Directive: Please output the lines shown below exactly as they appear.

Dataset content:
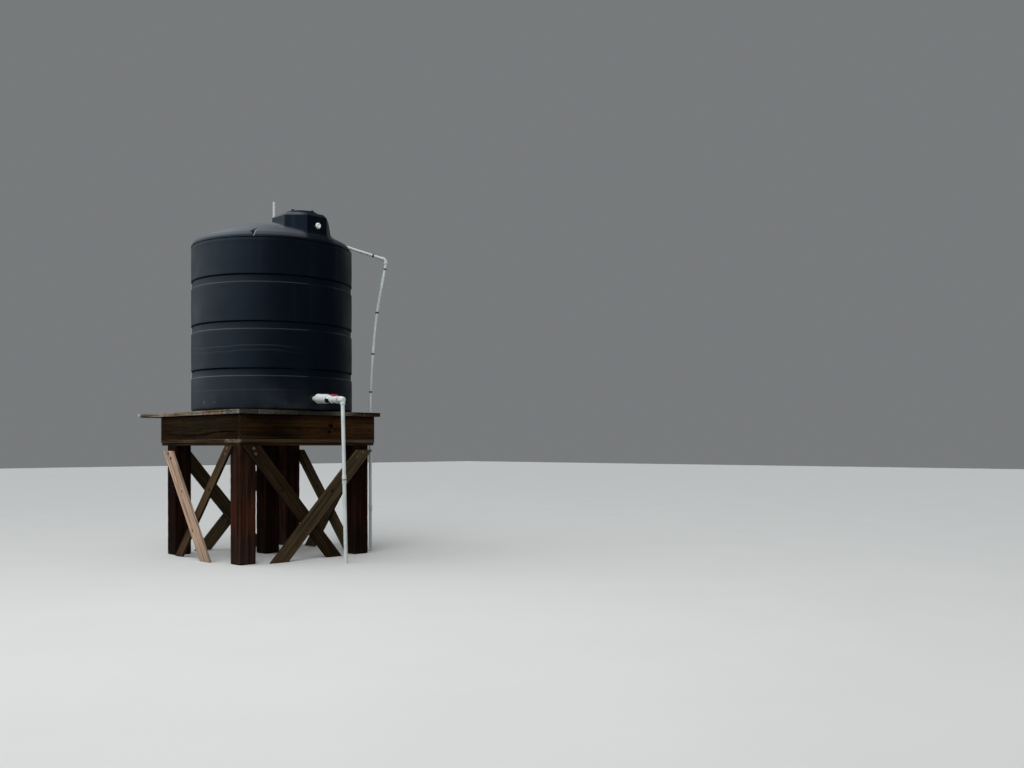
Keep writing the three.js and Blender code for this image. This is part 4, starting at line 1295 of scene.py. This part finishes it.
def build_fill_line():
    down = (Vector(RISER_PATH[-1]) - FILL_ELBOW).normalized()
    inward = (FILL_ENTRY - FILL_ELBOW).normalized()
    route = riser_route(down)
    shape = Shape()
    rings = swept(route, PIPE_R, 28)
    rings[0][:, 2] = 0.0
    shape.rings(rings)
    for z in BAND_HEIGHTS:
        i = min(range(1, len(route) - 1), key=lambda k: abs(route[k].z - z))
        axis = (route[i + 1] - route[i - 1]).normalized()
        add_tie(shape, route[i] + axis * (z - route[i].z) / axis.z, axis)
    joint = [(-0.045, PIPE_R), (-0.045, PIPE_R + 0.005), (0.045, PIPE_R + 0.005), (0.045, PIPE_R)]
    shape.turned((route[0].x, route[0].y, RISER_JOINT_Z), (0, 0, 1), rounded(joint, 0.002, 2), 28)
    shape.piece("riser_tube", [WHITE_PLASTIC, BLACK_RUBBER], "pipe_plastic", ["riser_pipe"])

    shape = Shape()
    path = [FILL_ELBOW + down * FILL_ELBOW_REACH, FILL_ELBOW + down * 0.045]
    path += bend(FILL_ELBOW + down * 0.040, FILL_ELBOW, FILL_ELBOW + inward * 0.040)
    path += [FILL_ELBOW + inward * 0.045, FILL_ELBOW + inward * FILL_ELBOW_REACH]
    shape.rings(swept(path, 0.0262, 32))
    lip = rounded([(0.036, PIPE_R), (0.036, ELBOW_LIP_R), (FILL_ELBOW_REACH, ELBOW_LIP_R),
                   (FILL_ELBOW_REACH, PIPE_R)], 0.002, 3)
    for way in (down, inward):
        shape.turned(FILL_ELBOW, way, lip, 32)
    shape.piece("fill_elbow_body", [WHITE_PLASTIC], "pipe_plastic", ["fill_elbow"])

    start = FILL_ELBOW + inward * (FILL_ELBOW_REACH + CLEARANCE)
    shape = Shape().rings(swept([start - inward * 0.01, start.lerp(FILL_ENTRY, 0.5), FILL_ENTRY], PIPE_R, 28))
    add_tie(shape, start.lerp(FILL_ENTRY, FILL_BAND_SHARE), inward)
    shape.piece("fill_tube", [WHITE_PLASTIC, BLACK_RUBBER], "pipe_plastic", ["fill_pipe"])


def build_floor():
    """A wide pale floor, with a soft grain of its own."""
    n = Nodes(bpy.data.materials.new("pale_floor"))
    patch = n.noise(n.place(), scale=0.8, detail=4.0)
    colour = n.mix(patch, (0.80, 0.80, 0.785), (0.85, 0.85, 0.835))
    mesh = bpy.data.meshes.new("floor")
    corners = [(x * FLOOR_REACH, y * FLOOR_REACH, FLOOR_LEVEL)
               for x, y in ((-1, -1), (1, -1), (1, 1), (-1, 1))]
    mesh.from_pydata(corners, [], [(0, 1, 2, 3)])
    mesh.materials.append(n.finish(Base_Color=colour, Roughness=0.9))
    floor = bpy.data.objects.new("floor", mesh)
    floor.visible_glossy = False
    bpy.context.scene.collection.objects.link(floor)


def add_lamp(name, kind, place, power, colour, **settings):
    """A lamp that faces the tank's lower part and is not mirrored in the plastic."""
    data = bpy.data.lights.new(name, kind)
    data.energy = power
    data.color = colour
    for key, value in settings.items():
        setattr(data, key, value)
    lamp = bpy.data.objects.new(name, data)
    lamp.location = place
    lamp.rotation_euler = (LAMP_AIM - Vector(place)).to_track_quat("-Z", "Y").to_euler()
    lamp.visible_glossy = False
    bpy.context.scene.collection.objects.link(lamp)


def build_studio():
    """Soft daylight: a glow low behind on the left, a weaker one on the right, wide lamps above and in
    front, and a plain grey backdrop. Gloss shows only the glows, as open sky over dark surroundings."""
    n = Nodes(bpy.data.worlds.new("studio"))
    bpy.context.scene.world = n.owner
    way = n.add("ShaderNodeTexCoord", {}).outputs["Generated"]

    def glow(azimuth, elevation, low, high, strength):
        inputs = {0: way, 1: direction(azimuth, elevation)}
        toward = n.add("ShaderNodeVectorMath", inputs, operation="DOT_PRODUCT").outputs["Value"]
        return n.span(toward, low, high, 0.0, strength)

    sky = n.plus(glow(150, 24, 0.15, 0.97, 1.0), glow(30, 14, 0.60, 1.0, 0.16))
    light = n.plus(n.times(sky, n.span(n.split(way)["Z"], -0.06, 0.06)), 0.003)
    seen = n.add("ShaderNodeLightPath", {}).outputs["Is Camera Ray"]
    background = n.tree.nodes["Background"].inputs
    n.put(background["Strength"], n.span(seen, 0.0, 1.0, light, BACKDROP, "LINEAR"))
    n.put(background["Color"], (0.93, 0.97, 1.0))
    add_lamp("front_sky", "AREA", (-6.5, -6.5, 10.5), 420, (1.0, 0.99, 0.96), shape="DISK", size=7.0)
    add_lamp("high_sky", "SUN", (-1.5, -1.5, 14.0), 1.0, (0.97, 0.99, 1.0), angle=math.radians(110))


def make_camera():
    data = bpy.data.cameras.new("camera")
    data.lens = CAMERA_LENS
    data.shift_y = CAMERA_SHIFT
    camera = bpy.data.objects.new("camera", data)
    turn = Matrix.Rotation(CAMERA_HEADING - math.pi / 2, 4, "Z")
    tilt = Matrix.Rotation(math.pi / 2, 4, "X")
    roll = Matrix.Rotation(CAMERA_ROLL, 4, "Z")
    camera.matrix_world = Matrix.Translation(CAMERA_PLACE) @ turn @ tilt @ roll
    bpy.context.scene.collection.objects.link(camera)
    bpy.context.scene.camera = camera


make_camera()
build_floor()
build_studio()
bpy.context.scene.view_settings.view_transform = "Standard"
build_posts()
build_caps()
build_rims()
build_deck()
build_braces()
build_fasteners()
build_tank()
build_turret()
build_lid()
build_tank_fittings()
build_coupling()
elbow_foot, drop_way = build_valve()
build_handle()
build_drop_pipe(elbow_foot, drop_way)
build_fill_line()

Response to the task:
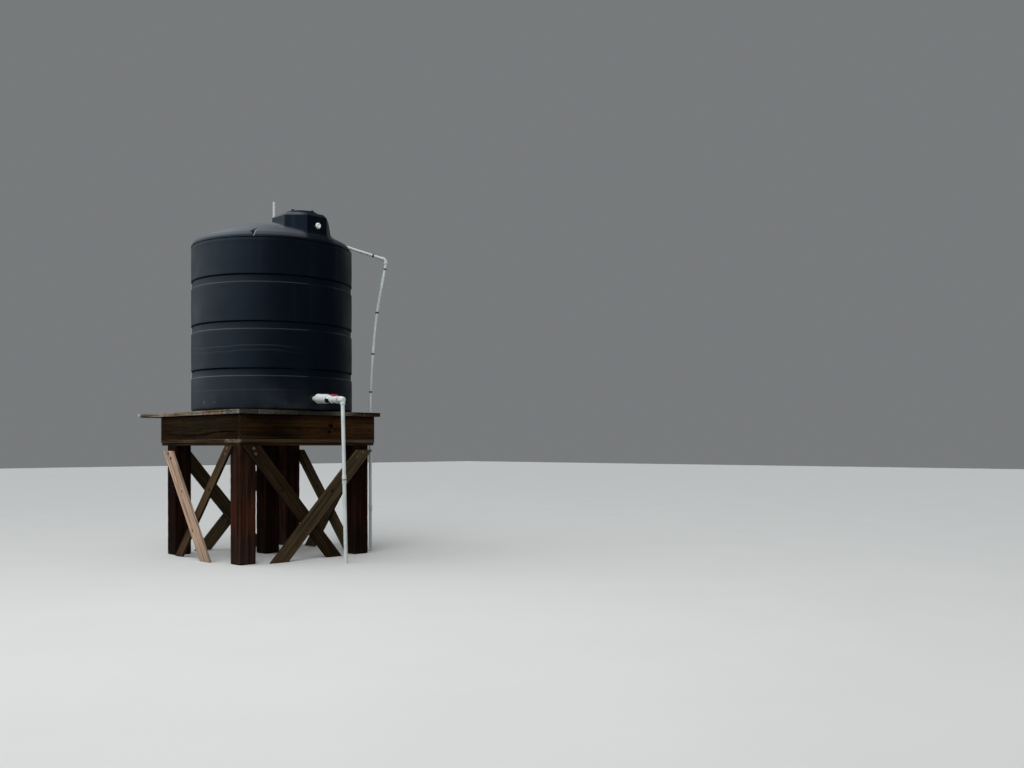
Keep writing the three.js and Blender code for this image. This is part 4, starting at line 1295 of scene.py. This part finishes it.
def build_fill_line():
    down = (Vector(RISER_PATH[-1]) - FILL_ELBOW).normalized()
    inward = (FILL_ENTRY - FILL_ELBOW).normalized()
    route = riser_route(down)
    shape = Shape()
    rings = swept(route, PIPE_R, 28)
    rings[0][:, 2] = 0.0
    shape.rings(rings)
    for z in BAND_HEIGHTS:
        i = min(range(1, len(route) - 1), key=lambda k: abs(route[k].z - z))
        axis = (route[i + 1] - route[i - 1]).normalized()
        add_tie(shape, route[i] + axis * (z - route[i].z) / axis.z, axis)
    joint = [(-0.045, PIPE_R), (-0.045, PIPE_R + 0.005), (0.045, PIPE_R + 0.005), (0.045, PIPE_R)]
    shape.turned((route[0].x, route[0].y, RISER_JOINT_Z), (0, 0, 1), rounded(joint, 0.002, 2), 28)
    shape.piece("riser_tube", [WHITE_PLASTIC, BLACK_RUBBER], "pipe_plastic", ["riser_pipe"])

    shape = Shape()
    path = [FILL_ELBOW + down * FILL_ELBOW_REACH, FILL_ELBOW + down * 0.045]
    path += bend(FILL_ELBOW + down * 0.040, FILL_ELBOW, FILL_ELBOW + inward * 0.040)
    path += [FILL_ELBOW + inward * 0.045, FILL_ELBOW + inward * FILL_ELBOW_REACH]
    shape.rings(swept(path, 0.0262, 32))
    lip = rounded([(0.036, PIPE_R), (0.036, ELBOW_LIP_R), (FILL_ELBOW_REACH, ELBOW_LIP_R),
                   (FILL_ELBOW_REACH, PIPE_R)], 0.002, 3)
    for way in (down, inward):
        shape.turned(FILL_ELBOW, way, lip, 32)
    shape.piece("fill_elbow_body", [WHITE_PLASTIC], "pipe_plastic", ["fill_elbow"])

    start = FILL_ELBOW + inward * (FILL_ELBOW_REACH + CLEARANCE)
    shape = Shape().rings(swept([start - inward * 0.01, start.lerp(FILL_ENTRY, 0.5), FILL_ENTRY], PIPE_R, 28))
    add_tie(shape, start.lerp(FILL_ENTRY, FILL_BAND_SHARE), inward)
    shape.piece("fill_tube", [WHITE_PLASTIC, BLACK_RUBBER], "pipe_plastic", ["fill_pipe"])


def build_floor():
    """A wide pale floor, with a soft grain of its own."""
    n = Nodes(bpy.data.materials.new("pale_floor"))
    patch = n.noise(n.place(), scale=0.8, detail=4.0)
    colour = n.mix(patch, (0.80, 0.80, 0.785), (0.85, 0.85, 0.835))
    mesh = bpy.data.meshes.new("floor")
    corners = [(x * FLOOR_REACH, y * FLOOR_REACH, FLOOR_LEVEL)
               for x, y in ((-1, -1), (1, -1), (1, 1), (-1, 1))]
    mesh.from_pydata(corners, [], [(0, 1, 2, 3)])
    mesh.materials.append(n.finish(Base_Color=colour, Roughness=0.9))
    floor = bpy.data.objects.new("floor", mesh)
    floor.visible_glossy = False
    bpy.context.scene.collection.objects.link(floor)


def add_lamp(name, kind, place, power, colour, **settings):
    """A lamp that faces the tank's lower part and is not mirrored in the plastic."""
    data = bpy.data.lights.new(name, kind)
    data.energy = power
    data.color = colour
    for key, value in settings.items():
        setattr(data, key, value)
    lamp = bpy.data.objects.new(name, data)
    lamp.location = place
    lamp.rotation_euler = (LAMP_AIM - Vector(place)).to_track_quat("-Z", "Y").to_euler()
    lamp.visible_glossy = False
    bpy.context.scene.collection.objects.link(lamp)


def build_studio():
    """Soft daylight: a glow low behind on the left, a weaker one on the right, wide lamps above and in
    front, and a plain grey backdrop. Gloss shows only the glows, as open sky over dark surroundings."""
    n = Nodes(bpy.data.worlds.new("studio"))
    bpy.context.scene.world = n.owner
    way = n.add("ShaderNodeTexCoord", {}).outputs["Generated"]

    def glow(azimuth, elevation, low, high, strength):
        inputs = {0: way, 1: direction(azimuth, elevation)}
        toward = n.add("ShaderNodeVectorMath", inputs, operation="DOT_PRODUCT").outputs["Value"]
        return n.span(toward, low, high, 0.0, strength)

    sky = n.plus(glow(150, 24, 0.15, 0.97, 1.0), glow(30, 14, 0.60, 1.0, 0.16))
    light = n.plus(n.times(sky, n.span(n.split(way)["Z"], -0.06, 0.06)), 0.003)
    seen = n.add("ShaderNodeLightPath", {}).outputs["Is Camera Ray"]
    background = n.tree.nodes["Background"].inputs
    n.put(background["Strength"], n.span(seen, 0.0, 1.0, light, BACKDROP, "LINEAR"))
    n.put(background["Color"], (0.93, 0.97, 1.0))
    add_lamp("front_sky", "AREA", (-6.5, -6.5, 10.5), 420, (1.0, 0.99, 0.96), shape="DISK", size=7.0)
    add_lamp("high_sky", "SUN", (-1.5, -1.5, 14.0), 1.0, (0.97, 0.99, 1.0), angle=math.radians(110))


def make_camera():
    data = bpy.data.cameras.new("camera")
    data.lens = CAMERA_LENS
    data.shift_y = CAMERA_SHIFT
    camera = bpy.data.objects.new("camera", data)
    turn = Matrix.Rotation(CAMERA_HEADING - math.pi / 2, 4, "Z")
    tilt = Matrix.Rotation(math.pi / 2, 4, "X")
    roll = Matrix.Rotation(CAMERA_ROLL, 4, "Z")
    camera.matrix_world = Matrix.Translation(CAMERA_PLACE) @ turn @ tilt @ roll
    bpy.context.scene.collection.objects.link(camera)
    bpy.context.scene.camera = camera


make_camera()
build_floor()
build_studio()
bpy.context.scene.view_settings.view_transform = "Standard"
build_posts()
build_caps()
build_rims()
build_deck()
build_braces()
build_fasteners()
build_tank()
build_turret()
build_lid()
build_tank_fittings()
build_coupling()
elbow_foot, drop_way = build_valve()
build_handle()
build_drop_pipe(elbow_foot, drop_way)
build_fill_line()